= WHAT THE TASK ASKS =
For the records below, say how many lines contain the string "that". Give the number only.

= RECORDS TO USE =
■ ■ ■
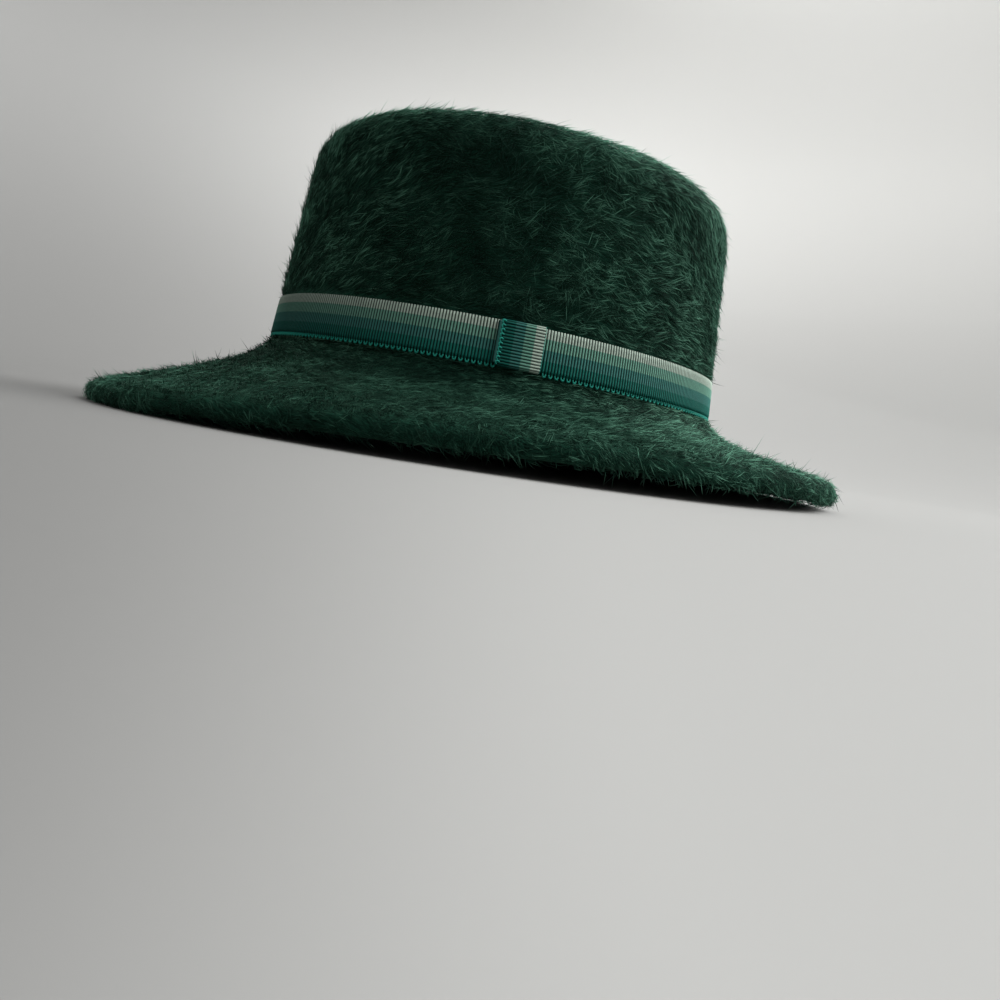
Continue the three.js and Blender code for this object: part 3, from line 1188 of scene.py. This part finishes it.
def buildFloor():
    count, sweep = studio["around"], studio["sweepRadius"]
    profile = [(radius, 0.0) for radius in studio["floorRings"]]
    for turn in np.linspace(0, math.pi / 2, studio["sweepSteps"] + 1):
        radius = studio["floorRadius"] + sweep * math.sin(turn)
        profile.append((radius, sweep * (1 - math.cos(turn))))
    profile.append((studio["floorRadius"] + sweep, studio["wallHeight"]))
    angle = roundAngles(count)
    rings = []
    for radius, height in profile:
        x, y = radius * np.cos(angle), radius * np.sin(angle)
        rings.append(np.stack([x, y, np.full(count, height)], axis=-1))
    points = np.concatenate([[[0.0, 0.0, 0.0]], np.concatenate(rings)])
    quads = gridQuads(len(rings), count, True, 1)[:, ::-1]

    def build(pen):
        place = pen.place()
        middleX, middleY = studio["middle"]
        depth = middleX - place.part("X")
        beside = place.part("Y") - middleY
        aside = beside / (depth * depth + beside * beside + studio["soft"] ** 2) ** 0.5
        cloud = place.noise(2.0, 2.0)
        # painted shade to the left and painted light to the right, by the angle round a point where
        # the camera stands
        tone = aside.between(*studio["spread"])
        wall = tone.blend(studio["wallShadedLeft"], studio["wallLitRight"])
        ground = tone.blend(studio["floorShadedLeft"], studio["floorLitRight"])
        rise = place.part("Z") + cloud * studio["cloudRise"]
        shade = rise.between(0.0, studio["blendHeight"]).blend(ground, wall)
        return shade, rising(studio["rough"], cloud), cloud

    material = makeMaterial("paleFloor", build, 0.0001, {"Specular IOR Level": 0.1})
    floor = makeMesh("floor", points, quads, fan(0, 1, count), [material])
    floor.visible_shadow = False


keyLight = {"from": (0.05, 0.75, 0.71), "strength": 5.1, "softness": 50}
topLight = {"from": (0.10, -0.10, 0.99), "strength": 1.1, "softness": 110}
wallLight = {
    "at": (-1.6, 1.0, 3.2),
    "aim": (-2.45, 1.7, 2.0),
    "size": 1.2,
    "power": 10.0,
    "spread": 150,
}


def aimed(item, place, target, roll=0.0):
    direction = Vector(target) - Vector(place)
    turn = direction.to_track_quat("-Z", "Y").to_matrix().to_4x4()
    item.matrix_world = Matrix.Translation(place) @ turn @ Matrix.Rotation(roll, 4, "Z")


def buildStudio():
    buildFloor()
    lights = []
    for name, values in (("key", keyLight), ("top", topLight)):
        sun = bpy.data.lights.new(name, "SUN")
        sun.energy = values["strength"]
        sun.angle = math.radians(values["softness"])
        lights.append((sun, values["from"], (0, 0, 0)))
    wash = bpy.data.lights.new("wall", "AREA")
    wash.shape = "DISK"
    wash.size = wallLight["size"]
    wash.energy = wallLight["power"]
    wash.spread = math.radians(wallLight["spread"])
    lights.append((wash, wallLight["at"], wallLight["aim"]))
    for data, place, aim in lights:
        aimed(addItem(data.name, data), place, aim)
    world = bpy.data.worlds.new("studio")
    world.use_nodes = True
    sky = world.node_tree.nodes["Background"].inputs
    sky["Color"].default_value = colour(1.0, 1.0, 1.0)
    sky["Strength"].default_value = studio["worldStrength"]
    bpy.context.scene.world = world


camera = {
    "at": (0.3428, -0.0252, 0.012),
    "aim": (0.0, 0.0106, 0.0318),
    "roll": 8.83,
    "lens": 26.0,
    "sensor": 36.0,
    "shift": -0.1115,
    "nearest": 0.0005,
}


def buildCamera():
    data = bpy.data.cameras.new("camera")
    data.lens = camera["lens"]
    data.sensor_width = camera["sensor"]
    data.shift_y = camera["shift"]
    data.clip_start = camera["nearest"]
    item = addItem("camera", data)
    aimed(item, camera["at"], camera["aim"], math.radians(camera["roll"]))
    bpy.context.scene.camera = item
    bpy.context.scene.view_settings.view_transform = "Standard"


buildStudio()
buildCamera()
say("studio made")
■ ■ ■
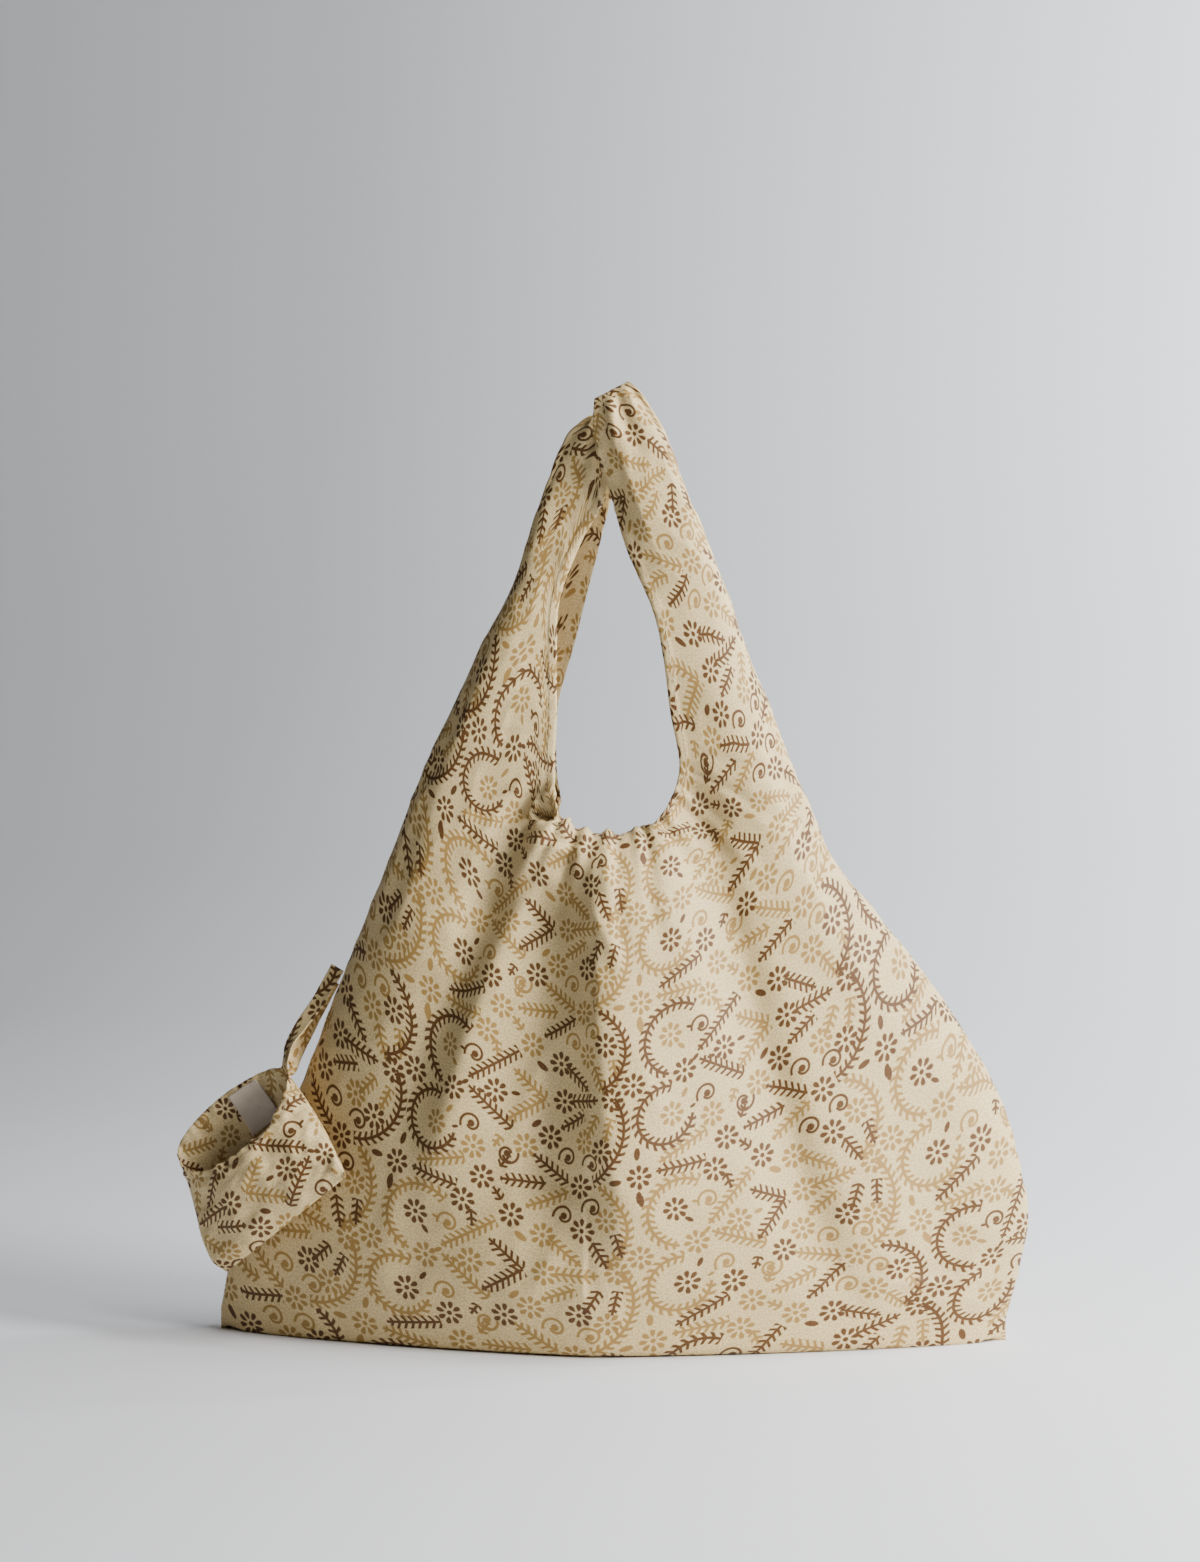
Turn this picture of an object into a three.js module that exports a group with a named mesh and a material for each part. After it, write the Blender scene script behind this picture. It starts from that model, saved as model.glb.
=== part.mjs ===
■ ■ ■
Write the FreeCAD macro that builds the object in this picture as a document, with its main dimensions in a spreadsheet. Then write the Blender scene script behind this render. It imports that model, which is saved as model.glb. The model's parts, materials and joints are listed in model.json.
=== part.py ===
■ ■ ■
= RESULT =
2